▸ Given problem: Print all the data, keeping every line exactly as it is.

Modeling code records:
— START —

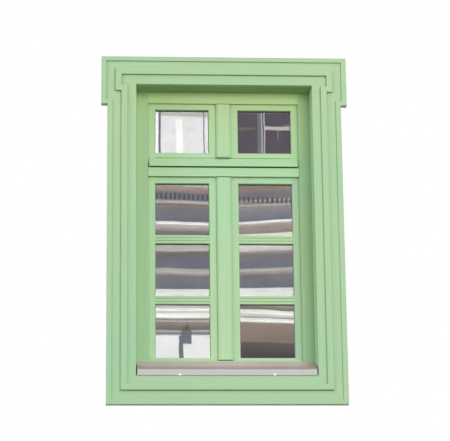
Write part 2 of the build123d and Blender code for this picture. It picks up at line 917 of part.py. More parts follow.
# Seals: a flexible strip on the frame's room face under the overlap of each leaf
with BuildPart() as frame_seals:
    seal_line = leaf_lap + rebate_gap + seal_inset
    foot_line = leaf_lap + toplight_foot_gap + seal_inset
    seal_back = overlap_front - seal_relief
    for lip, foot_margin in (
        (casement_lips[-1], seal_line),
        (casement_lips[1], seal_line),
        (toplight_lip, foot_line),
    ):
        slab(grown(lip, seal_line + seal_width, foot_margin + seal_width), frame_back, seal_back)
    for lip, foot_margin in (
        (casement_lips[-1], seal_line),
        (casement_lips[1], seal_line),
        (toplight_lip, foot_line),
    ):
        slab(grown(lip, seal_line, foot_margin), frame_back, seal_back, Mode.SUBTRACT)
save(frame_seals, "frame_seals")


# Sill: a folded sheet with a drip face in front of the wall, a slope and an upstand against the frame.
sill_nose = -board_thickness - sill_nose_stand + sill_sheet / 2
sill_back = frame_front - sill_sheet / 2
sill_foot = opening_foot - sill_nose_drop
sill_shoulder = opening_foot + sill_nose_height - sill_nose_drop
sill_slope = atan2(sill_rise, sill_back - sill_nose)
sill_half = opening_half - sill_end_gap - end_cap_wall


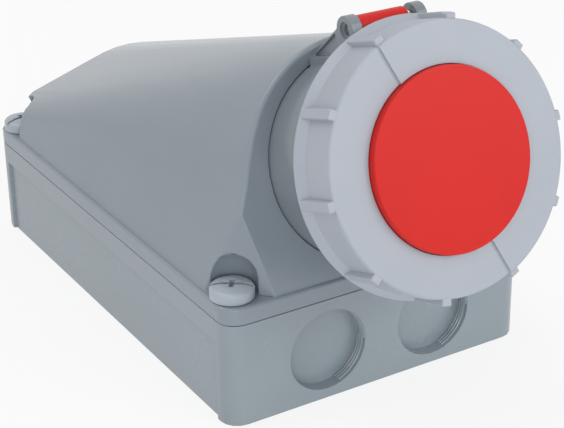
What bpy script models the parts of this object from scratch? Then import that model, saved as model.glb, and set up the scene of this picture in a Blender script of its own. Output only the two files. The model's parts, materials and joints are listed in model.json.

— END —

▸ Solution to the exercise:
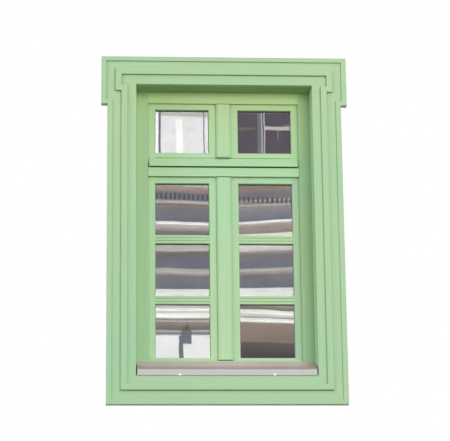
Write part 2 of the build123d and Blender code for this picture. It picks up at line 917 of part.py. More parts follow.
# Seals: a flexible strip on the frame's room face under the overlap of each leaf
with BuildPart() as frame_seals:
    seal_line = leaf_lap + rebate_gap + seal_inset
    foot_line = leaf_lap + toplight_foot_gap + seal_inset
    seal_back = overlap_front - seal_relief
    for lip, foot_margin in (
        (casement_lips[-1], seal_line),
        (casement_lips[1], seal_line),
        (toplight_lip, foot_line),
    ):
        slab(grown(lip, seal_line + seal_width, foot_margin + seal_width), frame_back, seal_back)
    for lip, foot_margin in (
        (casement_lips[-1], seal_line),
        (casement_lips[1], seal_line),
        (toplight_lip, foot_line),
    ):
        slab(grown(lip, seal_line, foot_margin), frame_back, seal_back, Mode.SUBTRACT)
save(frame_seals, "frame_seals")


# Sill: a folded sheet with a drip face in front of the wall, a slope and an upstand against the frame.
sill_nose = -board_thickness - sill_nose_stand + sill_sheet / 2
sill_back = frame_front - sill_sheet / 2
sill_foot = opening_foot - sill_nose_drop
sill_shoulder = opening_foot + sill_nose_height - sill_nose_drop
sill_slope = atan2(sill_rise, sill_back - sill_nose)
sill_half = opening_half - sill_end_gap - end_cap_wall


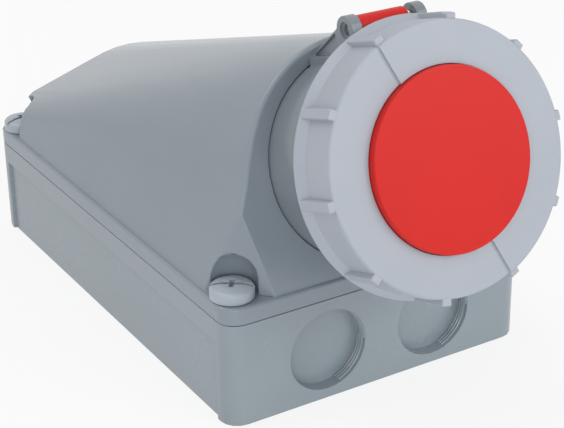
What bpy script models the parts of this object from scratch? Then import that model, saved as model.glb, and set up the scene of this picture in a Blender script of its own. Output only the two files. The model's parts, materials and joints are listed in model.json.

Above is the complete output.